— PROVIDED INFORMATION —
<<<<

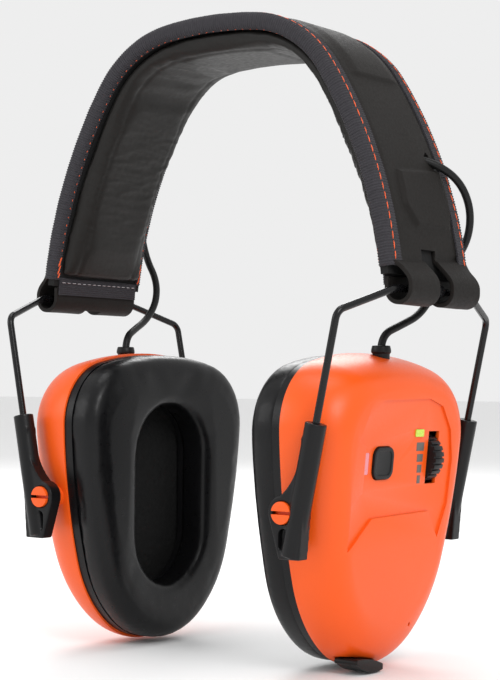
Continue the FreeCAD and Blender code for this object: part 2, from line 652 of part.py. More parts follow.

>>>>
<<<<

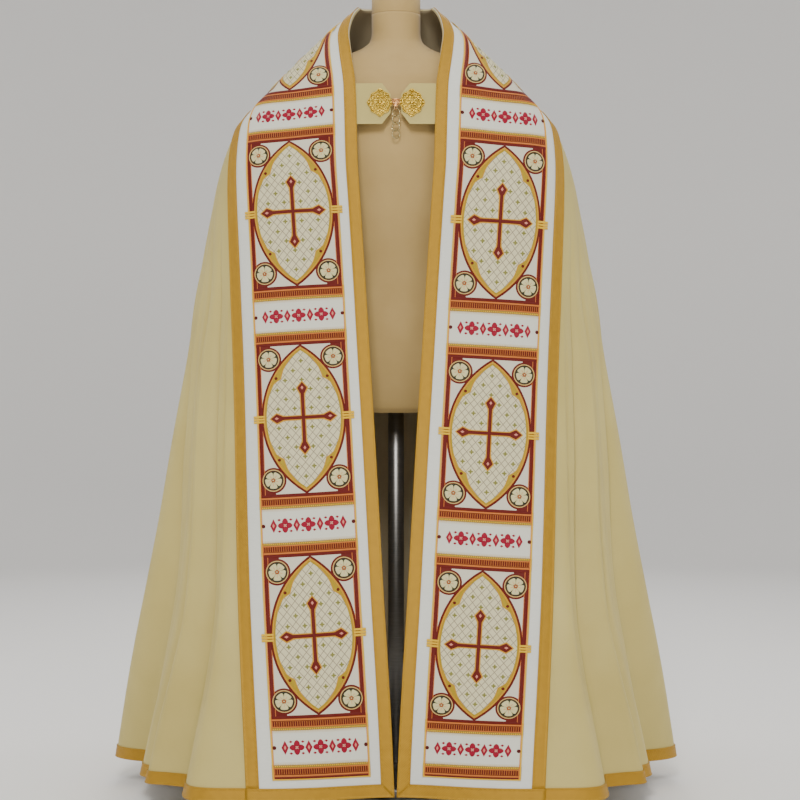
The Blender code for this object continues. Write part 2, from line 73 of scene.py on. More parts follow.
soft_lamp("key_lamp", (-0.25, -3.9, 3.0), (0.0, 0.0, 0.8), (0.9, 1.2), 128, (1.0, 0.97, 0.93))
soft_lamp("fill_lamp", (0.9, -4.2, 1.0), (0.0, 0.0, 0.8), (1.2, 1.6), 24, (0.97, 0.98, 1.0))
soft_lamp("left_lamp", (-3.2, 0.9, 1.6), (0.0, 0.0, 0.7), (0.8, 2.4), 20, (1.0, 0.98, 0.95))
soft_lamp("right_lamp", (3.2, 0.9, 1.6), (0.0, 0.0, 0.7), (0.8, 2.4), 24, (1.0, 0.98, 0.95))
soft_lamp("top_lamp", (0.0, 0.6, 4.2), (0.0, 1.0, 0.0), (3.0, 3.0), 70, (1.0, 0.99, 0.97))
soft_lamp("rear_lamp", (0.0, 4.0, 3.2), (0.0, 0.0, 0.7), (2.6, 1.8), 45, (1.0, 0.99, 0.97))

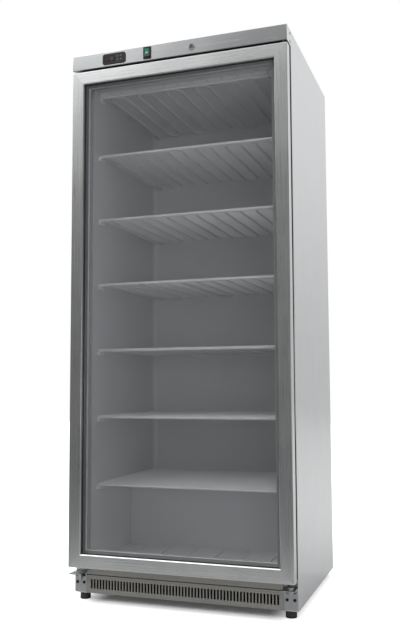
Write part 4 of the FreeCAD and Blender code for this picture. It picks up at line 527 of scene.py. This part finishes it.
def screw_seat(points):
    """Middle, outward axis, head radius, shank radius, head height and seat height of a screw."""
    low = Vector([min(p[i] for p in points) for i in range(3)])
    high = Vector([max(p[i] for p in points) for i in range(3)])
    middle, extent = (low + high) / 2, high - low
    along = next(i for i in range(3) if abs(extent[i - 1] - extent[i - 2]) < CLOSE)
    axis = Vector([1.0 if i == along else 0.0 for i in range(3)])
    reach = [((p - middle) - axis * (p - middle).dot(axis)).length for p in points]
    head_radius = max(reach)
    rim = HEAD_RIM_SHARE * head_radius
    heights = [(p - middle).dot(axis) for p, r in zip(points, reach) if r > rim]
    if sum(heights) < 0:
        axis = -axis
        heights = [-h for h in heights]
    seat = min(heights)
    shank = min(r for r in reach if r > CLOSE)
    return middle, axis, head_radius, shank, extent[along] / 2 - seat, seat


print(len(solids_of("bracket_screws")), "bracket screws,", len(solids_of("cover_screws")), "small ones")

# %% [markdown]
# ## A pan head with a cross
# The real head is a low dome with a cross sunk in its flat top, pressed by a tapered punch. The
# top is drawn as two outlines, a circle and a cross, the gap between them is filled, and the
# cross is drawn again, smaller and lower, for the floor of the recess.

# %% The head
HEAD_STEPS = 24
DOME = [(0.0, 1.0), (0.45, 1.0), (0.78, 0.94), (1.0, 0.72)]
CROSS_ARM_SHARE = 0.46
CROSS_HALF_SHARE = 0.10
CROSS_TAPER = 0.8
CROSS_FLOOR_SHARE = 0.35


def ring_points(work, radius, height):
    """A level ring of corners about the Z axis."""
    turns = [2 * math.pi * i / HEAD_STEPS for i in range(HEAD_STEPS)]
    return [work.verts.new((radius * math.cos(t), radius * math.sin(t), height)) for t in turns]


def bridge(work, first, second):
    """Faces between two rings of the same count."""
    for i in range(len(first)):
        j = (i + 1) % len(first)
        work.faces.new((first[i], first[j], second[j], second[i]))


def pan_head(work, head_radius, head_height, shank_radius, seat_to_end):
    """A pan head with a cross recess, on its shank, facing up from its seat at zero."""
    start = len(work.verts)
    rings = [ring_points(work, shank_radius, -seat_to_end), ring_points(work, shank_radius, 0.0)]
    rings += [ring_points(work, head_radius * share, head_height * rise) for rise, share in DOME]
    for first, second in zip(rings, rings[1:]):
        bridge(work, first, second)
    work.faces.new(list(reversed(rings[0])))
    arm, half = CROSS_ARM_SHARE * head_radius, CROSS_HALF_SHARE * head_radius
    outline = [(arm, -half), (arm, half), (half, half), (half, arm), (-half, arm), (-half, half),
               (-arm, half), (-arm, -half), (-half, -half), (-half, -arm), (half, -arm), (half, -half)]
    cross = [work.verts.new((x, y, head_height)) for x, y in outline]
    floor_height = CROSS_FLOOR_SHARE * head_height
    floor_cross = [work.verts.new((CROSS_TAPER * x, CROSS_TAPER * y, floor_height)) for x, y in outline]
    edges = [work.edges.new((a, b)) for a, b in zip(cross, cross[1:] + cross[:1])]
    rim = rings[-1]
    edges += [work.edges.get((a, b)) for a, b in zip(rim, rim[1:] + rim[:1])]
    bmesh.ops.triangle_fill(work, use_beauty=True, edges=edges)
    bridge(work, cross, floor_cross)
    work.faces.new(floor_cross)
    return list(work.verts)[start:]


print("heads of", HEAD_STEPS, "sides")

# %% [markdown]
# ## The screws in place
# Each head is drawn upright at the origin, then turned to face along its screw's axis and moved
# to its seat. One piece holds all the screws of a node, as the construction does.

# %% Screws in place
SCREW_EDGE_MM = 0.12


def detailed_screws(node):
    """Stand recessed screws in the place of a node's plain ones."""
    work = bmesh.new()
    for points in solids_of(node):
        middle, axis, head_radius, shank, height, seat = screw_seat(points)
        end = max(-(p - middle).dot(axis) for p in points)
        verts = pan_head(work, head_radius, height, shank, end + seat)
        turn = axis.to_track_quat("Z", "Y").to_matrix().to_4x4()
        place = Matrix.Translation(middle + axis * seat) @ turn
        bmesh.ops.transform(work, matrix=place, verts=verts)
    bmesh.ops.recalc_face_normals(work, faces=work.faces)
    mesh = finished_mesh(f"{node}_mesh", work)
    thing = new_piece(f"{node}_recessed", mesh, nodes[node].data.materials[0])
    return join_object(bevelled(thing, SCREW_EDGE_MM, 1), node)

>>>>

— DIRECTIONS FOR THIS TASK —
Your task is to repeat the lines from the one containing "Write part 4" to the one containing "# cross is drawn", both lines included. Leave out every other line.

— SOLUTION —
Write part 4 of the FreeCAD and Blender code for this picture. It picks up at line 527 of scene.py. This part finishes it.
def screw_seat(points):
    """Middle, outward axis, head radius, shank radius, head height and seat height of a screw."""
    low = Vector([min(p[i] for p in points) for i in range(3)])
    high = Vector([max(p[i] for p in points) for i in range(3)])
    middle, extent = (low + high) / 2, high - low
    along = next(i for i in range(3) if abs(extent[i - 1] - extent[i - 2]) < CLOSE)
    axis = Vector([1.0 if i == along else 0.0 for i in range(3)])
    reach = [((p - middle) - axis * (p - middle).dot(axis)).length for p in points]
    head_radius = max(reach)
    rim = HEAD_RIM_SHARE * head_radius
    heights = [(p - middle).dot(axis) for p, r in zip(points, reach) if r > rim]
    if sum(heights) < 0:
        axis = -axis
        heights = [-h for h in heights]
    seat = min(heights)
    shank = min(r for r in reach if r > CLOSE)
    return middle, axis, head_radius, shank, extent[along] / 2 - seat, seat


print(len(solids_of("bracket_screws")), "bracket screws,", len(solids_of("cover_screws")), "small ones")

# %% [markdown]
# ## A pan head with a cross
# The real head is a low dome with a cross sunk in its flat top, pressed by a tapered punch. The
# top is drawn as two outlines, a circle and a cross, the gap between them is filled, and the
# cross is drawn again, smaller and lower, for the floor of the recess.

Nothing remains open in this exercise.